If you are still reading at this point, you may think that "bottom up" innovation is the only way to succeed, and for many firms I think that's probably right.  Having people who understand the need of the customer means being close to the customer or prospect, which is less likely to happen at senior levels.  It means more flexibility and risk taking, and having a longer term point of view, both less likely to happen at senior levels.  If these things are true, what can executives do to spawn innovation?

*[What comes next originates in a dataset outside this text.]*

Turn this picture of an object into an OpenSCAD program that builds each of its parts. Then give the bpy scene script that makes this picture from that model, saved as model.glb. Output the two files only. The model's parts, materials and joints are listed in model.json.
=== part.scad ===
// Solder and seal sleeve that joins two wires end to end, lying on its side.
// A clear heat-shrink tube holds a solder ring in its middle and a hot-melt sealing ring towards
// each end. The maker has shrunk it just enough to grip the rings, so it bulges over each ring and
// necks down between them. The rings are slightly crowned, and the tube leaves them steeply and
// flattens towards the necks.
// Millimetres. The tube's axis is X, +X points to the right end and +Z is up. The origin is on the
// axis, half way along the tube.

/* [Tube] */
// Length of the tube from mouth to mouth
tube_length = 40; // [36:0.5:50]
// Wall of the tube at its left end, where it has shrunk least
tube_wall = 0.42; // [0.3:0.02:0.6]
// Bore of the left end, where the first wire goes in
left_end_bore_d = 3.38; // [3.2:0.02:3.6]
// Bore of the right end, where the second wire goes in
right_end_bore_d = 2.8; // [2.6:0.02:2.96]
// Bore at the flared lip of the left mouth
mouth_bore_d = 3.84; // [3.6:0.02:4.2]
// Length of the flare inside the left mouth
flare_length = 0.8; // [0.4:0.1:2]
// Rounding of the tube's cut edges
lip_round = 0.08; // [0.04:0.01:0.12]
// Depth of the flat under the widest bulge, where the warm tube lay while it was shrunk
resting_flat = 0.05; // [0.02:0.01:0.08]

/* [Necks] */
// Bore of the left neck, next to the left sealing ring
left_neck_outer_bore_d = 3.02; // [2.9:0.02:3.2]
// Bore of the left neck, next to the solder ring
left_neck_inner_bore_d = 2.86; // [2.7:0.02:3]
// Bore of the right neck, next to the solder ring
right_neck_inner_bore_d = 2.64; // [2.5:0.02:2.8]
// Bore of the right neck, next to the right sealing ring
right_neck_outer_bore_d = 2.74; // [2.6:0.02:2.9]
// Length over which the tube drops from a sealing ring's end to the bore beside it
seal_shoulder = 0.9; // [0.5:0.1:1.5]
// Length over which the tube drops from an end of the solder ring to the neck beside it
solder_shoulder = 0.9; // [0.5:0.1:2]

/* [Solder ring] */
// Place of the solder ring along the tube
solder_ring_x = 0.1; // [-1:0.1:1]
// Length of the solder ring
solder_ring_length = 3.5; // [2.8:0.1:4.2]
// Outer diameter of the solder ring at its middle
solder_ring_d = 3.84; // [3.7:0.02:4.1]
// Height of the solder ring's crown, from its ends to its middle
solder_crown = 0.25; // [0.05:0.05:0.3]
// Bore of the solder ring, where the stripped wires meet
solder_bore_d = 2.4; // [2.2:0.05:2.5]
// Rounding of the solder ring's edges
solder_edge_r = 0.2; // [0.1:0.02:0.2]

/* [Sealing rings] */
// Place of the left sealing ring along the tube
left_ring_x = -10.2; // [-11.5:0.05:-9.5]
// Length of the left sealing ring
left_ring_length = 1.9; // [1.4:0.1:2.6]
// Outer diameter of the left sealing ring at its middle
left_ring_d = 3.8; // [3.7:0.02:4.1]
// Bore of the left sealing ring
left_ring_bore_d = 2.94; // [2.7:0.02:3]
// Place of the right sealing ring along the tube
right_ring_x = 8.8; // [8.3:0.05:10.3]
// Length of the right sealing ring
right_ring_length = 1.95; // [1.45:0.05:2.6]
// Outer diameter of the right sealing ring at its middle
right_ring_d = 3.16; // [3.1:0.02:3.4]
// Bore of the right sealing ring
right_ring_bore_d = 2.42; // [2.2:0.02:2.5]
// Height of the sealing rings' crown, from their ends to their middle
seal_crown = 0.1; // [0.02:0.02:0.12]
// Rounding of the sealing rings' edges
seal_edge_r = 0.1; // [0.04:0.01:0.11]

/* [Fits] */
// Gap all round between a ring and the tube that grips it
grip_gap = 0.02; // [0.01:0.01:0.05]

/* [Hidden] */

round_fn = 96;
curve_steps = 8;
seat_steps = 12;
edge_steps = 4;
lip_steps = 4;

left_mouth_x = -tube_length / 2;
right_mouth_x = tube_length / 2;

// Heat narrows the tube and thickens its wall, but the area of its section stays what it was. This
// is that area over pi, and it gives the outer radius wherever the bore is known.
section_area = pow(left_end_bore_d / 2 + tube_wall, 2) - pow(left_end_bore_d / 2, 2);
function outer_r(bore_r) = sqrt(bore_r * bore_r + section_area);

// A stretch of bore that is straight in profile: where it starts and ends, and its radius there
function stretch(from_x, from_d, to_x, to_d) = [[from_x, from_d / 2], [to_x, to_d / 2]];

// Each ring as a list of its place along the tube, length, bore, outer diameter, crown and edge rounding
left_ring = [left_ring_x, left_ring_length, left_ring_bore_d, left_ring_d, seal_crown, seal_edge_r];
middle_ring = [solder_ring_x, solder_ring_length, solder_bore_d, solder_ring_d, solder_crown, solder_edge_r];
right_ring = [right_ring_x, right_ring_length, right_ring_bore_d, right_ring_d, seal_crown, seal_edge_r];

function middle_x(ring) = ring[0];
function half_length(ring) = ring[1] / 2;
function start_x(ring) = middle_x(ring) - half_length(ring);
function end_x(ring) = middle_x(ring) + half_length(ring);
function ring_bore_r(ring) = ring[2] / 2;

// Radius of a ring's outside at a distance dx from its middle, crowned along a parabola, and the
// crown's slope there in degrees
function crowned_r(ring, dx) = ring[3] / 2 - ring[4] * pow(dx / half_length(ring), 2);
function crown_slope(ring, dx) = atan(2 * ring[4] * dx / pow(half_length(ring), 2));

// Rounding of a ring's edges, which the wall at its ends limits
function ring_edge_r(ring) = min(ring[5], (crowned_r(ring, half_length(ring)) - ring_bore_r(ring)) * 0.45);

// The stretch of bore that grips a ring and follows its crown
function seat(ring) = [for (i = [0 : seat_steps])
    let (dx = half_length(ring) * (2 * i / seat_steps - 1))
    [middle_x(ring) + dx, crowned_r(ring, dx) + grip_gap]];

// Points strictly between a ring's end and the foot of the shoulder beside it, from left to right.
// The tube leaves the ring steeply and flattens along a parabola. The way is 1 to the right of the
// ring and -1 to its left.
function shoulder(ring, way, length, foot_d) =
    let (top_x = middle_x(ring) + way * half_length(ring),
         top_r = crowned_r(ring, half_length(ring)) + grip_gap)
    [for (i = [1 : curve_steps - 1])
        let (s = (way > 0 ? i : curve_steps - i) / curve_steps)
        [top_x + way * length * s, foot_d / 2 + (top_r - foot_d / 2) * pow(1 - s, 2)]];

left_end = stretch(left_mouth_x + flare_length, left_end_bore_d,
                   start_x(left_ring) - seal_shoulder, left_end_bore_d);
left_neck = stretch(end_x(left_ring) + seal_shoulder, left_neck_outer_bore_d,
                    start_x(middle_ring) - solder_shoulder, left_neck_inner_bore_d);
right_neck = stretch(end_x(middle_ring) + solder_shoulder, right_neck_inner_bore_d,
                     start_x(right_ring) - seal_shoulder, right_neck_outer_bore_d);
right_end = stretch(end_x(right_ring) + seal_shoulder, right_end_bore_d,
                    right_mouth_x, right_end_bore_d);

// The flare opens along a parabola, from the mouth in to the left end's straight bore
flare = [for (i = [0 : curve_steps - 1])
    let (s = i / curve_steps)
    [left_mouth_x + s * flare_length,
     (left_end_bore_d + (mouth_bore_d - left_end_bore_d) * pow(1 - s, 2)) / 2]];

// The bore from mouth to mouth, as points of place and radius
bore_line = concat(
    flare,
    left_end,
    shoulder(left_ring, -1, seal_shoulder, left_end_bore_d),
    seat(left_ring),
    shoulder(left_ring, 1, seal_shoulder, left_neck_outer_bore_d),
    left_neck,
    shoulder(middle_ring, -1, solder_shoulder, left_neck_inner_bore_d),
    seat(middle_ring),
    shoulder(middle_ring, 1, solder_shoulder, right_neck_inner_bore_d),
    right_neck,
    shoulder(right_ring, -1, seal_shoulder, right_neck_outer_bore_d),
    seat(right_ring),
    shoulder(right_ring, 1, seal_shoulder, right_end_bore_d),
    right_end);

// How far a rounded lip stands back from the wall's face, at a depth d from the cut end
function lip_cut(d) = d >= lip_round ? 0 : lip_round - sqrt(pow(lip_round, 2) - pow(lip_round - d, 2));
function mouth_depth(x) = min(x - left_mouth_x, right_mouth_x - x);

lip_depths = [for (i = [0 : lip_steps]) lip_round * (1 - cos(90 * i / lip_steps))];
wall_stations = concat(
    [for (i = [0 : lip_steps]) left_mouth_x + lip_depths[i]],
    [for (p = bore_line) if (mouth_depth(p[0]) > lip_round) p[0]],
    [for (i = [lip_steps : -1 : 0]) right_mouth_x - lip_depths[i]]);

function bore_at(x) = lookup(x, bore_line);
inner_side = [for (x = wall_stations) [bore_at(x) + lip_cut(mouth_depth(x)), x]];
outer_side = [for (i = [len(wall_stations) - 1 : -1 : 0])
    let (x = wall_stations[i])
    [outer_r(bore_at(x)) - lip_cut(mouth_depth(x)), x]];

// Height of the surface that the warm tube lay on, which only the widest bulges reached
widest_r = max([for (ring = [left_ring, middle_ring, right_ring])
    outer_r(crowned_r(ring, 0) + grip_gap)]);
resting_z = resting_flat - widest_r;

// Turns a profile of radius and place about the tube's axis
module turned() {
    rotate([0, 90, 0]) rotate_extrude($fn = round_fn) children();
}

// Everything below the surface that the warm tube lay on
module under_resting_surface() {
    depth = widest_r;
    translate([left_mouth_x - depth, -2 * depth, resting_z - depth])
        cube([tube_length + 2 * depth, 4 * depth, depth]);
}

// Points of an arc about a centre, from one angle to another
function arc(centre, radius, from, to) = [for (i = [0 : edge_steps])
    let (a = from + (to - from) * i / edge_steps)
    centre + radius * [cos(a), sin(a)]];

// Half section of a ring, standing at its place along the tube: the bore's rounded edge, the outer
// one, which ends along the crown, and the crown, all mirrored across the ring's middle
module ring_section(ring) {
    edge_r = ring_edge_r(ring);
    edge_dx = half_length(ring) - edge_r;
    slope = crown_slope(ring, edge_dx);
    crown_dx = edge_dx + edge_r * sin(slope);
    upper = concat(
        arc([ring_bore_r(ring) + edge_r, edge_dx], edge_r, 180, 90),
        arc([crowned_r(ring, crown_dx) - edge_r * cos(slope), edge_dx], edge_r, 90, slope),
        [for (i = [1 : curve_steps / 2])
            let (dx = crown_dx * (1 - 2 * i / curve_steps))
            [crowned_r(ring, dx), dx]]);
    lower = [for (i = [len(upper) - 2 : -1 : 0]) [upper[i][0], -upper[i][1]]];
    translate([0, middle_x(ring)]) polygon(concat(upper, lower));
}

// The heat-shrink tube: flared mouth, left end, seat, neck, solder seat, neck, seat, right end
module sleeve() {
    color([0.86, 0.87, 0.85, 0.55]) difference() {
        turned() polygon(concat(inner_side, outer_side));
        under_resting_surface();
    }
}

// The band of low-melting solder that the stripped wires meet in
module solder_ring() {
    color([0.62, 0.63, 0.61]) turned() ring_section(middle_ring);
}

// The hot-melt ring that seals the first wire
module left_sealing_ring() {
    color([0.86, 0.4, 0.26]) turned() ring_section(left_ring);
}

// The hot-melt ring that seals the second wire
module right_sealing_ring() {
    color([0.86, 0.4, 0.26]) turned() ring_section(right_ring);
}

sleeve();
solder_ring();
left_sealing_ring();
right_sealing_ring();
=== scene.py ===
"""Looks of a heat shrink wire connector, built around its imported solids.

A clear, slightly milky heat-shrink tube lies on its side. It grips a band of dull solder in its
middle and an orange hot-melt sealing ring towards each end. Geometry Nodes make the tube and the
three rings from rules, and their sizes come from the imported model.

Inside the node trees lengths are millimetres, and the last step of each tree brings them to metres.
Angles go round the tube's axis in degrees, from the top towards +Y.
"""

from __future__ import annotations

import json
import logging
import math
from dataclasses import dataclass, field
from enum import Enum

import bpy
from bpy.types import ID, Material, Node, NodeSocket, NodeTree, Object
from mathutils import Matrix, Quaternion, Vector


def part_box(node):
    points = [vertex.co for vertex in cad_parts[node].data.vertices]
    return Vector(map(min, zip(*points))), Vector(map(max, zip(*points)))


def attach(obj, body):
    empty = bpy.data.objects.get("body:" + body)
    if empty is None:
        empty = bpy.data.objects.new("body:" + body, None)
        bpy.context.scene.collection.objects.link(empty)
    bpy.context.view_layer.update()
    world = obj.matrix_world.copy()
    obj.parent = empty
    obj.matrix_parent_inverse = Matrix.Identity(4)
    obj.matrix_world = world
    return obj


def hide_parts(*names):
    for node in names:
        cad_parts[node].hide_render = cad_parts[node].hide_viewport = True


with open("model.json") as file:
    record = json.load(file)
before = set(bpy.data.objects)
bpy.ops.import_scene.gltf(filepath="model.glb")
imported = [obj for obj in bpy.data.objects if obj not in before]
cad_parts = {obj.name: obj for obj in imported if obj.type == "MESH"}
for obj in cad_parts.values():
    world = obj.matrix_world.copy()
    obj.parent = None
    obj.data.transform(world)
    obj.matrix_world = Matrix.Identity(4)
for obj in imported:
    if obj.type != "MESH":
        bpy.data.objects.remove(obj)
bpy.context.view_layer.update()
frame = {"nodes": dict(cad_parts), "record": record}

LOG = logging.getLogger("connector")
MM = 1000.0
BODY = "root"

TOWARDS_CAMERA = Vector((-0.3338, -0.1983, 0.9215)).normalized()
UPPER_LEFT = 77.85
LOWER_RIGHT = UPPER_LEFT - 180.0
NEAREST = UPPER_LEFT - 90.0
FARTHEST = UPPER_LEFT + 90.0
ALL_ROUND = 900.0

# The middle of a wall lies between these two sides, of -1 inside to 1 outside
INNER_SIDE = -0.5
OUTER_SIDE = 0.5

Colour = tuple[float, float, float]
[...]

They can impact the culture through rewards and recognition.  They can understand their value in creating clear strategic goals and communicating those effectively. They can introduce tools, techniques and methodologies to help the innovators accomplish their goals.  They can introduce a common language and approach for innovation as tools for innovators to use.  They can encourage networking and interaction with other firms which will spawn many more new ideas.  They can introduce new tools to gain customer insight.  They can create new funding mechanisms beyond an annual plan.  In essence, they can become the cheerleaders, funders and toolbringers, which is really all they can do effectively.